What will tomorrow’s successful leader look like? As the Baby Boomer generation continues to transition to retirement and we prepare to hand off the baton of leadership to a new generation, what skills and knowledge will they need to meet the challenges of the future?
To answer that question, we have to take a look at what is not going to change about leadership success. In their book, The Leadership Machine, Michael Lombardo and Robert Eichinger make the case that the fundamental competencies and skills that lead to effective management and leadership have not changed at all throughout history, and probably never will. Lombardo and Eichinger write, “Throughout the history of layered and organized work, there have always been start-ups, shutdowns, acquisitions, divestitures, expansion, new technologies, contractions, conflict, and consolidations. Each of these situations—although across a wide range of time, content, settings, and contexts—requires the same set of skills. Hannibal taking the elephants over the Alps was a start-up requiring the same skills (and maybe more) as any modern start-up.”
There are a number of research-based leadership competency models that clearly spell out what those critical, never-changing skills are. The Center for Creative Leadership, Development Dimensions International, Personnel Decisions Inc., Hay-McBer and Lominger all have excellent, proven leadership competency models. About 85 percent of the skills listed are the same across all of these models. Things like energy and drive, intellect, decision-making and problem-solving skills, resiliency, and the ability to communicate effectively have always mattered and always will.
What will differ is not what the skills are, but how much they matter in a future that is dominated by rapid change, globalization, economic uncertainty and seismic technological shifts.
While no one can accurately predict the future, we can at least take a look at what’s going on today and take our best guess at what tomorrow’s leadership challenges may require.
Here are 10 skills an aspiring leader can begin developing now in order to be ready to receive that leadership baton in the future:
- Get global. We are already operating in a global economy; there’s no such thing as a “domestic” business or organization. The world around us affects us all. Get a passport; travel; learn a second language; sell, trade or make something outside of your home country; study abroad; be the first to volunteer for that expatriate assignment.
- Financial acumen. Can we assume that today’s leaders might have been lacking in the basics of finance, accounting and economics? Or perhaps they’ve delegated this unglamorous part of the job to the so-called experts? Either way, it’s time to get out your graphic calculators from high school and learn how to use them again.

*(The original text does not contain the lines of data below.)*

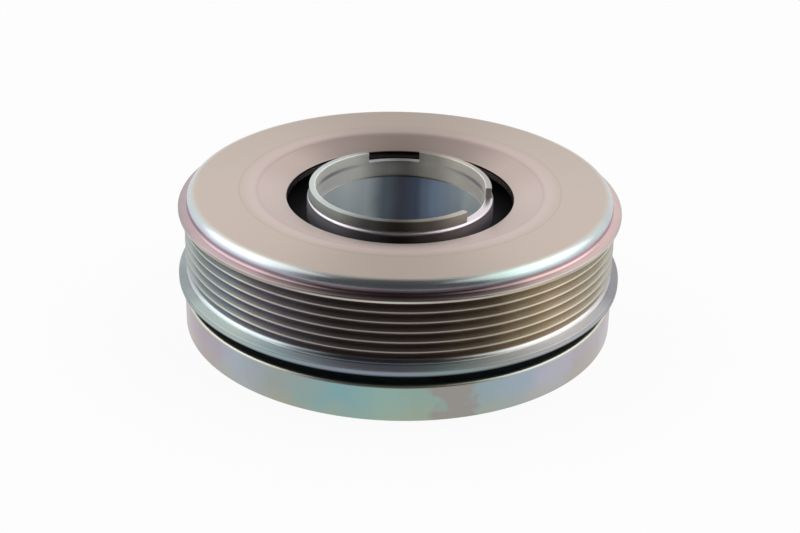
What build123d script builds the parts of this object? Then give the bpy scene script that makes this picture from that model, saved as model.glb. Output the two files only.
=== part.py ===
import os
from math import cos, radians, sin, tan

from build123d import *

# Harmonic balancer: a decoupled crankshaft pulley with a torsional vibration damper.
# Millimetres, +Z along the crankshaft axis, origin at the centre of the inertia ring's
# bottom face, on which the part stands. Radii step inwards from the inertia ring, apart
# from the hub's neck and floor, which have radii of their own.

# Inertia ring and the rubber track that carries it
ring_outer_radius = 76.5
ring_width = 13.0
ring_height = 13.1
ring_top_round = 1.1
ring_edge_chamfer = 0.4
damper_rubber_thickness = 3.0
rubber_bottom_recess = 1.2      # from the ring's bottom face
rubber_top_recess = 1.1         # from the ring's top face
rubber_meniscus = 0.7           # how far the free rubber faces curve in

# Hub: crankshaft flange
face_recess = 2.0               # crankshaft face above the ring's bottom face
floor_thickness = 10.0
pilot_radius = 13.0
pilot_chamfer = 1.0
bolt_count = 6
bolt_circle_radius = 21.0
bolt_hole_radius = 4.25
index_hole_radius = 2.5

# Hub: neck
neck_radius = 32.9
lip_step = 0.8                  # lip's outer face inside the neck's
cap_seat_wall = 3.0             # neck's outer face to the cap seat
well_step = 0.7                 # well's wall inside the cap seat's
cap_seat_depth = 9.7            # from the lip's top
lip_height = 4.0
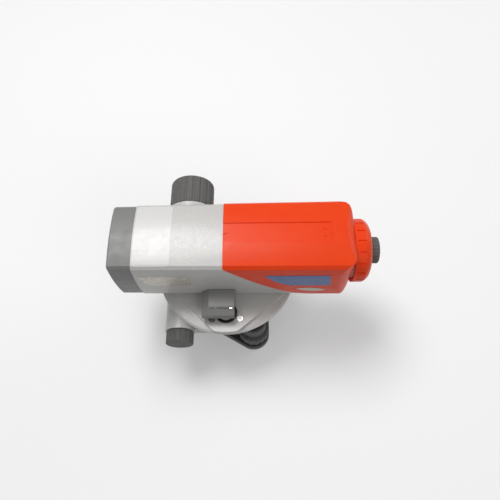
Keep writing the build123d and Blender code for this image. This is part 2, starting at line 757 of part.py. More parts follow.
def make_main_housing():
    """Cast housing: telescope body, round flange, skirt, bosses and the seats inside."""
    pocket_r = min(SKIRT_R, SKIRT_TOP_R) - SKIRT_WALL
    web_half_y = half_width(REAR_WALL_X) - BELLY_INSET - REAR_WEB_INSET
    with BuildPart() as main_housing:
        # Telescope body, cut down at the rear along the seam of the cover
        add(tube_solid(HOOD_SEAM_X, COVER_REAR_X, 0.0, COVER_STEP))
        extrude(seam_side(), amount=50, both=True, mode=Mode.SUBTRACT)
        # Round flange, skirt and the pad of the circular level
        revolve(skirt_profile(), axis=Axis.Z)
        extrude(pad_outline(FLANGE_UNDER_Z), amount=PAD_TOP_Z - FLANGE_UNDER_Z)
        # Bosses of the tangent screw and of the focusing knob
        extrude(ring(across(WORM_X, -TANGENT_BOSS_END_Y, DRIVE_Z), TANGENT_BOSS_R),
                amount=2 * TANGENT_BOSS_END_Y)
        extrude(tangent_webs(), amount=2 * TANGENT_WEB_HALF_Z)
        extrude(ring(across(FOCUS_X, RACK_Y, FOCUS_Z), FOCUS_BOSS_R),
                amount=FOCUS_BOSS_END_Y - RACK_Y)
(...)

- Character matters. Character trumps skills every time, and tomorrow’s followers will demand integrity, trust, honesty, self-confidence and loyalty to principles from their leaders. They will also hold tomorrow’s leaders accountable for these values.
- Technological mastery. Web 2.0, 3.0, 4.0, and other emerging technologies bring new opportunities to market, sell, communicate, network, partner, innovate, solve problems and lead change. Stay on top of new technologies, experiment, participate and play—even if there’s no apparent practical application (e.g., Are you Twittering yet?).
- Develop resiliency. The ability to learn and recover from setbacks has always been the key differentiator between successful and average performers. Leaders will need to take risks, be willing to fail, admit their mistakes, learn and move on. Start doing this now. Don’t become paralyzed by mistakes; you’re going to make a lot of them.
- Shared leadership. The leader of the future won’t be able to do it alone. Leaders will need to recruit and develop strong, diverse teams and be willing to give power away. The current U.S. treasury secretary, Tim Geithner, is learning the hard way about the perils of trying to do everything himself.
- Learn to surf (lead change). This one seems so obvious, it may not even be worth mentioning. We can safely assume that the waves of change will keep coming at us, faster and bigger, with tsunami-like intensity, so leaders are going to have to learn to ride those waves and lead change like never before.
- Information synthesis. A key challenge for leaders of the future will be information overload. They’ll need to be able to filter and prioritize what’s important, as well as what’s real, and find meaning in all of that data.
- Ongoing learning and renewal. Formal education can’t stop after graduate school. Leaders will need to devote at least 20 percent of their time to studying, and then be able to incorporate what they’ve learned to continuously reinvent themselves.
- Partnering. Leaders will need to be able to reach out, collaborate, build coalitions and put their own self-interest aside for the greater good of the organization. The old rules of “winner takes all” negotiation no longer work. Leaders will need to master listening, empathy and the ability to come up with creative win-win solutions.